What area of your cannabis coverage do you get the most feedback on?
“I get the most hate mail when I write about Cookies or Connected generally, but the all-time winner for a single story is Masonic. I’ve never met someone so polarizing. The love letters and disdain were both written with the same vigor. It was kind of why I wanted to write the story. And the fact Wilson is one of the few strains besides GMO that makes things wash better for rosin yields when they’re paired with it.
“Profile pieces get the most love. Certain things about bigger-name folks you have more faith in, but it’s still great to hear someone learned something new. The stuff about the smaller operators trying to scale up gets a good bit of support. A lot of people hate articles about celebrity weed.”
Where is the next hotspot for cannabis cultivation?

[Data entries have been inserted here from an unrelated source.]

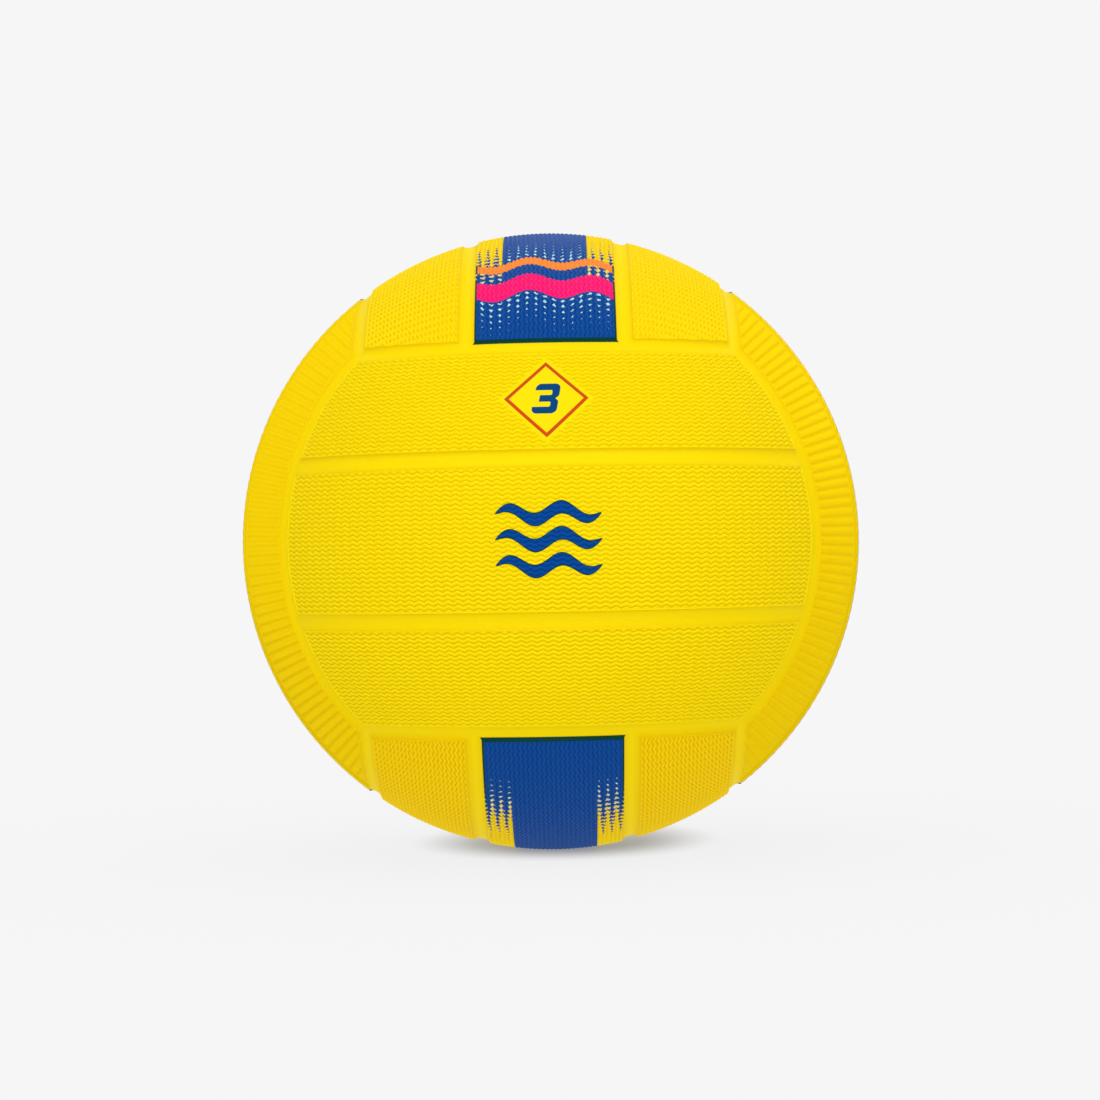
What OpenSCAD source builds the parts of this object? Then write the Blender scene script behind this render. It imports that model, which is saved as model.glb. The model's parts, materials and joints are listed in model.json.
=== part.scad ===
// Water polo ball, junior size: a wound, laminated rubber ball under an eighteen-panel cover.
// The origin is the centre of the ball, +Z is up, the front faces -Y, and the valve is at the
// back, on +Y. Lengths are in millimetres and angles in degrees.
//
// The cover has six groups of three strips. Each group lies on one end of an axis, and its
// strips lie side by side along a second axis, so that every seam is a plane cut of the ball.

/* [Ball] */
// Outside diameter over the cover panels
ball_d = 190; // [170:1:220]

/* [Cover panels] */
// Thickness of a cover panel
panel_t = 0.9; // [0.7:0.1:2.5]
// Width of the channel between two panels
channel_w = 5; // [3:0.25:7]
// Latitude of the seam between the middle and the outer strip of a group
seam_angle = 13.8; // [12:0.1:16]
// Slope of a channel's walls away from upright, so that it opens outwards
wall_slope = 8; // [2:0.5:20]

/* [Layers under the cover] */
// Thickness of the rubber under-cover, which shows in the channels
under_cover_t = 1; // [0.4:0.1:1.5]
// Thickness of the nylon thread winding
winding_t = 0.4; // [0.3:0.1:1]
// Thickness of the bladder
bladder_t = 0.5; // [0.4:0.1:1.5]
// Thickness of the cement film between two layers
bond_t = 0.1; // [0.05:0.01:0.2]

/* [Valve housing] */
// Diameter of the neck that passes through the layers
neck_d = 11; // [10:0.5:14]
// Diameter of the flange that is bonded inside the bladder
flange_d = 28; // [20:1:40]
// Thickness of the flange
flange_t = 1.5; // [1:0.1:3]
// Wall of the stem round the valve core
stem_wall = 1.8; // [1.2:0.1:2.2]
// Thickness of the floor under the valve core
floor_t = 2; // [1:0.25:4]
// Diameter of the air hole in the floor
air_hole_d = 2.6; // [1.5:0.1:3.5]
// Height of the ramp round the mouth
mouth_bevel = 0.4; // [0.2:0.05:0.6]

/* [Valve core] */
// Diameter of the head
head_d = 7.6; // [7:0.1:8]
// Thickness of the head
head_t = 1.8; // [1:0.1:2.5]
// Diameter over the sealing rings of the body
core_d = 5.8; // [5:0.1:6.2]
// Diameter of the body between the sealing rings
waist_d = 5; // [4.4:0.1:5.2]
// Width of a sealing ring
ring_w = 2; // [1:0.1:2.5]
// Whole length of the core
core_len = 16; // [14:0.5:22]
// Height of the rounded-off tip
tip_bevel = 1; // [0.5:0.1:1.5]
// Diameter of the needle guide
guide_d = 2.5; // [2.1:0.1:3]
// Depth of the needle guide below its funnel
guide_len = 5; // [3:0.25:8]
// Height and half-width of the funnel that leads the needle in
funnel = 0.6; // [0.3:0.1:1]
// Depth of the head below the cover's surface
head_recess = 0.7; // [0.6:0.05:1.2]
// Radial clearance between the core and its housing
core_gap = 0.05; // [0.02:0.01:0.1]

/* [Hidden] */
$fn = 144;

// Radii of the layers, from the outside in
ball_r = ball_d / 2;
panel_in_r = ball_r - panel_t;
under_out_r = panel_in_r - bond_t;
under_in_r = under_out_r - under_cover_t;
winding_out_r = under_in_r - bond_t;
winding_in_r = winding_out_r - winding_t;
bladder_out_r = winding_in_r - bond_t;
bladder_in_r = bladder_out_r - bladder_t;
flange_out_r = bladder_in_r - bond_t;
flange_in_r = flange_out_r - flange_t;

// Angles of the panel edges, seen from the centre of the ball
channel_half_angle = asin(channel_w / 2 / ball_r);
group_angle = asin(1 / sqrt(3)); // where three groups meet, each cut is a third of R squared
group_cap_angle = 90 - group_angle - channel_half_angle;
outer_edge_angle = group_angle - channel_half_angle;
middle_edge_angle = seam_angle - channel_half_angle;
outer_start_angle = seam_angle + channel_half_angle;

// Cutting shapes reach this far into and out of the ball, in shares of its radius
cut_in_share = 0.5;
cut_out_share = 1.2;
cut_in = ball_r * cut_in_share;
cut_out = ball_r * cut_out_share;

// Stations of the valve, measured from the centre of the ball
head_top = ball_r - head_recess;
head_seat = head_top - head_t;
core_end = head_top - core_len;
cavity_end = core_end - core_gap;
housing_end = cavity_end - floor_t;
neck_r = neck_d / 2;
bore_r = core_d / 2 + core_gap;
head_bore_r = head_d / 2 + core_gap;
stem_r = bore_r + stem_wall;
ring_pitch = (head_seat - core_end - tip_bevel - ring_w) / 2; // between the three sealing rings

yellow = "gold";
print_blue = "mediumblue";

// A point on a panel's side wall, in a section through the ball's centre. The wall stands on
// the outer surface at this angle, and the point lies this far outwards along its slope.
function wall_point(angle, slope, along) = [
    ball_r * cos(angle) + along * cos(angle - slope),
    ball_r * sin(angle) + along * sin(angle - slope)
];

// Section of a strip between two latitudes, turned about the strip's stacking axis
module strip_section(from_angle, to_angle) {
    intersection() {
        difference() {
            circle(r = ball_r);
            circle(r = panel_in_r);
        }
        polygon([
            wall_point(from_angle, -wall_slope, -cut_in),
            wall_point(from_angle, -wall_slope, cut_out),
            wall_point(to_angle, wall_slope, cut_out),
            wall_point(to_angle, wall_slope, -cut_in)
        ]);
    }
}

// One strip of the front group, its ends cut by a cone about the group's own axis
module front_strip(from_angle, to_angle) {
    inner = wall_point(group_cap_angle, wall_slope, -cut_in);
    outer = wall_point(group_cap_angle, wall_slope, cut_out);
    intersection() {
        rotate_extrude() strip_section(from_angle, to_angle);
        rotate([90, 0, 0])
            translate([0, 0, inner[0]])
                cylinder(h = outer[0] - inner[0], r1 = inner[1], r2 = outer[1]);
    }
}

module upper_strip() {
    front_strip(outer_start_angle, outer_edge_angle);
}

module middle_strip() {
    front_strip(-middle_edge_angle, middle_edge_angle);
}

module lower_strip() {
    front_strip(-outer_edge_angle, -outer_start_angle);
}

// The other five groups are turns of the front group. A third of a turn about the diagonal
// carries X to Y, Y to Z and Z to X.
module to_back() {
    rotate([0, 0, 180]) children();
}

module to_bottom() {
    rotate(a = 120, v = [1, 1, 1]) children();
}

module to_top() {
    to_bottom() to_back() children();
}

module to_left() {
    rotate(a = 240, v = [1, 1, 1]) children();
}

module to_right() {
    to_left() to_back() children();
}

// Children drawn about +Z are laid along the valve's axis, +Y
module on_valve_axis() {
    rotate([-90, 0, 0]) children();
}

// Clears the neck of the valve housing through one of the layers
module neck_hole() {
    on_valve_axis() cylinder(h = cut_out, r = neck_r + bond_t);
}

// A closed layer with its hole for the neck
module layer(outer_r, inner_r) {
    difference() {
        sphere(r = outer_r);
        sphere(r = inner_r);
        neck_hole();
    }
}

module front_panel_upper() {
    color(yellow) upper_strip();
}

module front_panel_middle() {
    color(yellow) middle_strip();
}

module front_panel_lower() {
    color(yellow) lower_strip();
}

module back_panel_upper() {
    color(yellow) to_back() upper_strip();
}

module back_panel_middle() {
    color(yellow) difference() {
        to_back() middle_strip();
        neck_hole();
    }
}

module back_panel_lower() {
    color(yellow) to_back() lower_strip();
}

module left_panel_front() {
    color(yellow) to_left() lower_strip();
}

module left_panel_middle() {
    color(print_blue) to_left() middle_strip();
}

module left_panel_rear() {
    color(yellow) to_left() upper_strip();
}

module right_panel_front() {
    color(yellow) to_right() lower_strip();
}

module right_panel_middle() {
    color(print_blue) to_right() middle_strip();
}

module right_panel_rear() {
    color(yellow) to_right() upper_strip();
}

module top_panel_left() {
    color(yellow) to_top() lower_strip();
}

module top_panel_middle() {
    color(print_blue) to_top() middle_strip();
}

module top_panel_right() {
    color(yellow) to_top() upper_strip();
}

module bottom_panel_left() {
    color(yellow) to_bottom() lower_strip();
}

module bottom_panel_middle() {
    color(print_blue) to_bottom() middle_strip();
}

module bottom_panel_right() {
    color(yellow) to_bottom() upper_strip();
}

module under_cover() {
    color("goldenrod") layer(under_out_r, under_in_r);
}

module winding() {
    color("ivory") layer(winding_out_r, winding_in_r);
}

module bladder() {
    color("dimgray") layer(bladder_out_r, bladder_in_r);
}

// Neck and stem, closed at the top by the ball's own curve
module stem_section() {
    intersection() {
        polygon([
            [0, housing_end],
            [stem_r - tip_bevel, housing_end],
            [stem_r, housing_end + tip_bevel],
            [stem_r, flange_in_r - flange_t],
            [neck_r, flange_in_r],
            [neck_r, cut_out],
            [0, cut_out]
        ]);
        circle(r = ball_r);
    }
}

// Dished flange that follows the inside of the bladder
module flange_section() {
    intersection() {
        difference() {
            circle(r = flange_out_r);
            circle(r = flange_in_r);
        }
        polygon([
            [0, 0],
            [cut_out * flange_d / 2 / flange_out_r, cut_out],
            [0, cut_out]
        ]);
    }
}

// Space for the core, its head and the needle, open at the mouth
module cavity_section() {
    polygon([
        [0, housing_end - floor_t],
        [air_hole_d / 2, housing_end - floor_t],
        [air_hole_d / 2, cavity_end],
        [bore_r, cavity_end],
        [bore_r, head_seat - core_gap],
        [head_bore_r, head_seat - core_gap],
        [head_bore_r, ball_r - mouth_bevel],
        [head_bore_r + mouth_bevel + head_recess, ball_r + head_recess],
        [0, ball_r + head_recess]
    ]);
}

module valve_housing() {
    color("black") on_valve_axis() rotate_extrude() difference() {
        union() {
            stem_section();
            flange_section();
        }
        cavity_section();
    }
}

// Outline of the core's body, from the head down to the tip, with three sealing rings
function ring_points(top) = [
    [core_d / 2, top],
    [core_d / 2, top - ring_w],
    [waist_d / 2, top - ring_w]
];

module core_section() {
    first = head_seat;
    second = first - ring_pitch;
    third = second - ring_pitch;
    polygon(concat(
        [[0, head_top], [head_d / 2, head_top], [head_d / 2, head_seat]],
        ring_points(first),
        [[waist_d / 2, second]],
        ring_points(second),
        [[waist_d / 2, third]],
        [[core_d / 2, third], [core_d / 2, core_end + tip_bevel]],
        [[core_d / 2 - tip_bevel, core_end], [0, core_end]]
    ));
}

// Funnel and blind bore that lead the needle to the slit
module guide_section() {
    guide_r = guide_d / 2;
    polygon([
        [0, head_top + funnel],
        [guide_r + 2 * funnel, head_top + funnel],
        [guide_r, head_top - funnel],
        [guide_r, head_top - funnel - guide_len],
        [0, head_top - funnel - guide_len]
    ]);
}

module valve_core() {
    color("darkslategray") on_valve_axis() rotate_extrude() difference() {
        core_section();
        guide_section();
    }
}

front_panel_upper();
front_panel_middle();
front_panel_lower();
back_panel_upper();
back_panel_middle();
back_panel_lower();
left_panel_front();
left_panel_middle();
left_panel_rear();
right_panel_front();
right_panel_middle();
right_panel_rear();
top_panel_left();
top_panel_middle();
top_panel_right();
bottom_panel_left();
bottom_panel_middle();
bottom_panel_right();
under_cover();
winding();
bladder();
valve_housing();
valve_core();
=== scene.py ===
import json
from math import acos, asin, cos, pi, radians, sin, sqrt

import bpy
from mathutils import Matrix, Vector


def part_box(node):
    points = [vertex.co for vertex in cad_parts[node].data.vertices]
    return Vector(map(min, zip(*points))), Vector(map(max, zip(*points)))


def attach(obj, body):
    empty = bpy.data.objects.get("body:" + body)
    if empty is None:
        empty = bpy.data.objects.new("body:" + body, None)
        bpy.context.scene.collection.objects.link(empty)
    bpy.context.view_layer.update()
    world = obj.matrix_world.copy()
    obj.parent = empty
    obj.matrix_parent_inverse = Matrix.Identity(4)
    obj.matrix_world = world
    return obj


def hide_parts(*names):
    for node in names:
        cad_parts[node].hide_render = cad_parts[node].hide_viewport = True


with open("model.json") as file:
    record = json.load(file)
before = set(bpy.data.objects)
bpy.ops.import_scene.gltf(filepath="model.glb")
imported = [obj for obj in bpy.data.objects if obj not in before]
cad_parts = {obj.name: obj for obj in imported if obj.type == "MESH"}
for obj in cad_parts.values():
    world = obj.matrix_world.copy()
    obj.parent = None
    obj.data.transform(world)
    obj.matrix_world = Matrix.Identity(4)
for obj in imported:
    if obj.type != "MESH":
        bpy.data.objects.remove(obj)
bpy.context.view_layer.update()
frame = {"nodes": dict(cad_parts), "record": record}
mm = 0.001

# The ball stands on this mount, so its depth is the ball's radius
mounts = {mount["name"]: mount for mount in frame["record"]["mounts"]}
ballRadius = -mounts["ground_contact"]["pos_m"][2]


def ink(red, green, blue):
    # A colour as a paint program shows it, turned into light values along the sRGB curve
    values = []
    for part in (red, green, blue):
        share = part / 255
        values.append(share / 12.92 if share <= 0.04045 else ((share + 0.055) / 1.055) ** 2.4)
    return (*values, 1)


print("camera, lamps and floor")

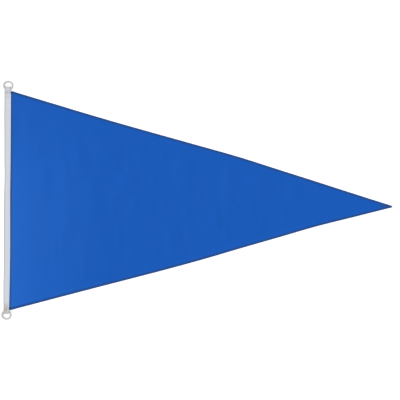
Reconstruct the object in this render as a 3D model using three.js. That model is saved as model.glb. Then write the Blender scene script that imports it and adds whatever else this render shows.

“I think 90% of production will be west of the Sierra Nevada when it’s all said and done. But right now, as we watch markets open one by one, people growing weed in New York will have the most to gain in the near term. Eventually, a lot of these cultivation markets will crash and everyone will just buy light dep ounces from California with some niche indoor. Anyone who claims otherwise is just trying to cash in while they can and living in denial.”